Oscillating reactions: an unusual and fascinating topic to explore.

“We had shown to Primo Levi a clock reaction. He had never seen one. There are chemical reactions in which you mix substances in a beaker, and an orange colour comes out, for example. Then you wait a few seconds and the colour disappears; after a few more seconds it reappears, then disappears to reappear again, and so on. They are called clock reactions; they are characterised by very precise timescales, and are incredible from a chemical point of view, because chemical reactions normally do not exhibit these characteristics. Primo Levi, curious as he was, was very amazed. […] They are periodic reactions. Normally in chemistry you start from the reactants and end up with the products. Not in this case: you have an oscillating phenomenon, and it is astonishing. Some clock reactions have truly remarkable theoretical importance. Primo Levi came to us to see them.”

From an interview with Professor Adriano Zecchina, University of Turin.^[1]

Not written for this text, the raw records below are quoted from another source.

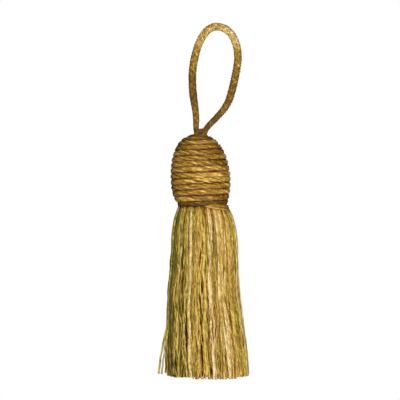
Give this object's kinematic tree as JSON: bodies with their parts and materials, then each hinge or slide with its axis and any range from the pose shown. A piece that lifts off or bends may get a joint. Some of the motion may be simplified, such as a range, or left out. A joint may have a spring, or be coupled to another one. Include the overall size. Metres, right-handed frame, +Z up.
{
  "type": "hanging tassel",
  "caption": "Hanging key or curtain tassel: braided cord loop, cord-wound bullet head on a turned mould, and a long full skirt of wavy threads.",
  "frame": {"origin": "the hanging point: inside the top of the cord loop", "axes": "+Z up, +X to the right seen from the front, +Y to the back; the loop lies in the XZ plane"},
  "size_m": [0.0422, 0.0422, 0.1765],
  "materials": {
    "loop_cord": "matte",
    "winding_cord": "satin",
    "whipping_thread": "matte",
    "skirt_thread": "satin",
    "mould_wood": "matte"
  },
  "bodies": {
    "loop": {"hanging_loop": "loop_cord"},
    "neck": {"neck_whipping": "whipping_thread"},
    "cord_ends": {"cord_end_left": "loop_cord", "cord_end_right": "loop_cord", "stop_knot": "loop_cord"},
    "head": {"head_mould": "mould_wood", "head_winding": "winding_cord", "skirt_heading": "skirt_thread", "heading_tie": "whipping_thread", "skirt_core": "skirt_thread", "inner_hank_1": "skirt_thread", "inner_hank_2": "skirt_thread", "inner_hank_3": "skirt_thread", "inner_hank_4": "skirt_thread", "inner_hank_5": "skirt_thread", "inner_hank_6": "skirt_thread", "inner_hank_7": "skirt_thread", "inner_hank_8": "skirt_thread"},
    "hank_01": {"skirt_hank_01": "skirt_thread"},
    "hank_02": {"skirt_hank_02": "skirt_thread"},
    "hank_03": {"skirt_hank_03": "skirt_thread"},
    "hank_04": {"skirt_hank_04": "skirt_thread"},
    "hank_05": {"skirt_hank_05": "skirt_thread"},
    "hank_06": {"skirt_hank_06": "skirt_thread"},
    "hank_07": {"skirt_hank_07": "skirt_thread"},
    "hank_08": {"skirt_hank_08": "skirt_thread"},
    "hank_09": {"skirt_hank_09": "skirt_thread"},
    "hank_10": {"skirt_hank_10": "skirt_thread"},
    "hank_11": {"skirt_hank_11": "skirt_thread"},
    "hank_12": {"skirt_hank_12": "skirt_thread"},
    "hank_13": {"skirt_hank_13": "skirt_thread"},
    "hank_14": {"skirt_hank_14": "skirt_thread"},
    "hank_15": {"skirt_hank_15": "skirt_thread"},
    "hank_16": {"skirt_hank_16": "skirt_thread"}
  },
  "joints": [
    {"name": "neck_swing_side", "type": "hinge", "parent": "loop", "child": "neck", "pos_m": [-0.0076, 0, -0.05], "axis": [0, 1, 0], "range_deg": [-40, 40]},
    {"name": "neck_swing_fore", "type": "hinge", "parent": "neck", "child": "cord_ends", "pos_m": [-0.0076, 0, -0.05], "axis": [1, 0, 0], "range_deg": [-40, 40]},
    {"name": "head_spin", "type": "hinge", "parent": "cord_ends", "child": "head", "pos_m": [-0.0076, 0, -0.05], "axis": [0, 0, 1], "range_deg": [-180, 180]},
    {"name": "hank_01_swing", "type": "hinge", "parent": "head", "child": "hank_01", "pos_m": [0.00319, 0.00215, -0.0914], "axis": [0.1951, -0.9808, 0], "range_deg": [0, 50]},
    {"name": "hank_02_swing", "type": "hinge", "parent": "head", "child": "hank_02", "pos_m": [0.00155, 0.00611, -0.0914], "axis": [0.5556, -0.8315, 0], "range_deg": [0, 50]},
    {"name": "hank_03_swing", "type": "hinge", "parent": "head", "child": "hank_03", "pos_m": [-0.00149, 0.00915, -0.0914], "axis": [0.8315, -0.5556, 0], "range_deg": [0, 50]},
    {"name": "hank_04_swing", "type": "hinge", "parent": "head", "child": "hank_04", "pos_m": [-0.00545, 0.01079, -0.0914], "axis": [0.9808, -0.1951, 0], "range_deg": [0, 50]},
    {"name": "hank_05_swing", "type": "hinge", "parent": "head", "child": "hank_05", "pos_m": [-0.00975, 0.01079, -0.0914], "axis": [0.9808, 0.1951, 0], "range_deg": [0, 50]},
    {"name": "hank_06_swing", "type": "hinge", "parent": "head", "child": "hank_06", "pos_m": [-0.01371, 0.00915, -0.0914], "axis": [0.8315, 0.5556, 0], "range_deg": [0, 50]},
    {"name": "hank_07_swing", "type": "hinge", "parent": "head", "child": "hank_07", "pos_m": [-0.01675, 0.00611, -0.0914], "axis": [0.5556, 0.8315, 0], "range_deg": [0, 50]},
    {"name": "hank_08_swing", "type": "hinge", "parent": "head", "child": "hank_08", "pos_m": [-0.01839, 0.00215, -0.0914], "axis": [0.1951, 0.9808, 0], "range_deg": [0, 50]},
    {"name": "hank_09_swing", "type": "hinge", "parent": "head", "child": "hank_09", "pos_m": [-0.01839, -0.00215, -0.0914], "axis": [-0.1951, 0.9808, 0], "range_deg": [0, 50]},
    {"name": "hank_10_swing", "type": "hinge", "parent": "head", "child": "hank_10", "pos_m": [-0.01675, -0.00611, -0.0914], "axis": [-0.5556, 0.8315, 0], "range_deg": [0, 50]},
    {"name": "hank_11_swing", "type": "hinge", "parent": "head", "child": "hank_11", "pos_m": [-0.01371, -0.00915, -0.0914], "axis": [-0.8315, 0.5556, 0], "range_deg": [0, 50]},
    {"name": "hank_12_swing", "type": "hinge", "parent": "head", "child": "hank_12", "pos_m": [-0.00975, -0.01079, -0.0914], "axis": [-0.9808, 0.1951, 0], "range_deg": [0, 50]},
    {"name": "hank_13_swing", "type": "hinge", "parent": "head", "child": "hank_13", "pos_m": [-0.00545, -0.01079, -0.0914], "axis": [-0.9808, -0.1951, 0], "range_deg": [0, 50]},
    {"name": "hank_14_swing", "type": "hinge", "parent": "head", "child": "hank_14", "pos_m": [-0.00149, -0.00915, -0.0914], "axis": [-0.8315, -0.5556, 0], "range_deg": [0, 50]},
    {"name": "hank_15_swing", "type": "hinge", "parent": "head", "child": "hank_15", "pos_m": [0.00155, -0.00611, -0.0914], "axis": [-0.5556, -0.8315, 0], "range_deg": [0, 50]},
    {"name": "hank_16_swing", "type": "hinge", "parent": "head", "child": "hank_16", "pos_m": [0.00319, -0.00215, -0.0914], "axis": [-0.1951, -0.9808, 0], "range_deg": [0, 50]}
  ]
}
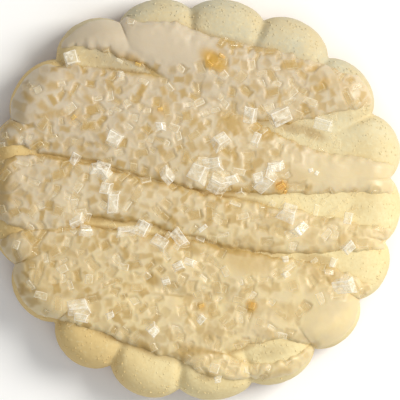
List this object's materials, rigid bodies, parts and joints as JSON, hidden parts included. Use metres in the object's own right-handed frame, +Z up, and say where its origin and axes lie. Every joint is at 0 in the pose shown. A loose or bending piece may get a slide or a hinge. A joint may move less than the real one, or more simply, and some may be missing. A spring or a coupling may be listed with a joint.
{
  "type": "iced and sugared shortbread biscuit",
  "caption": "Round shortbread biscuit with a fluted edge and flat base, drizzled with bands of pale icing and scattered with coarse clear sugar crystals.",
  "frame": {"origin": "middle of the flat base, at the centre of the biscuit's box seen from above", "axes": "+Z up through the iced top, the shortest way through the biscuit; +X runs along the icing bands towards their right ends and +Y towards the top edge of the shown face"},
  "size_m": [0.0518, 0.0503, 0.0105],
  "materials": {
    "shortbread": "matte",
    "icing": "satin",
    "sugar": "gloss",
    "amber_sugar": "gloss"
  },
  "bodies": {
    "root": {"shortbread_biscuit": "shortbread"}
  },
  "joints": []
}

Primo Levi was one of the greatest Italian writers of the twentieth century. His most famous books are precious testimonies of the horrors of World War II. However, his major literary output is intimately connected to the scientific field, given that Levi was a chemist. His book The Periodic Table was awarded as best science book of all times by the Royal Institution of Great Britain.^[2]

What is a chemical clock?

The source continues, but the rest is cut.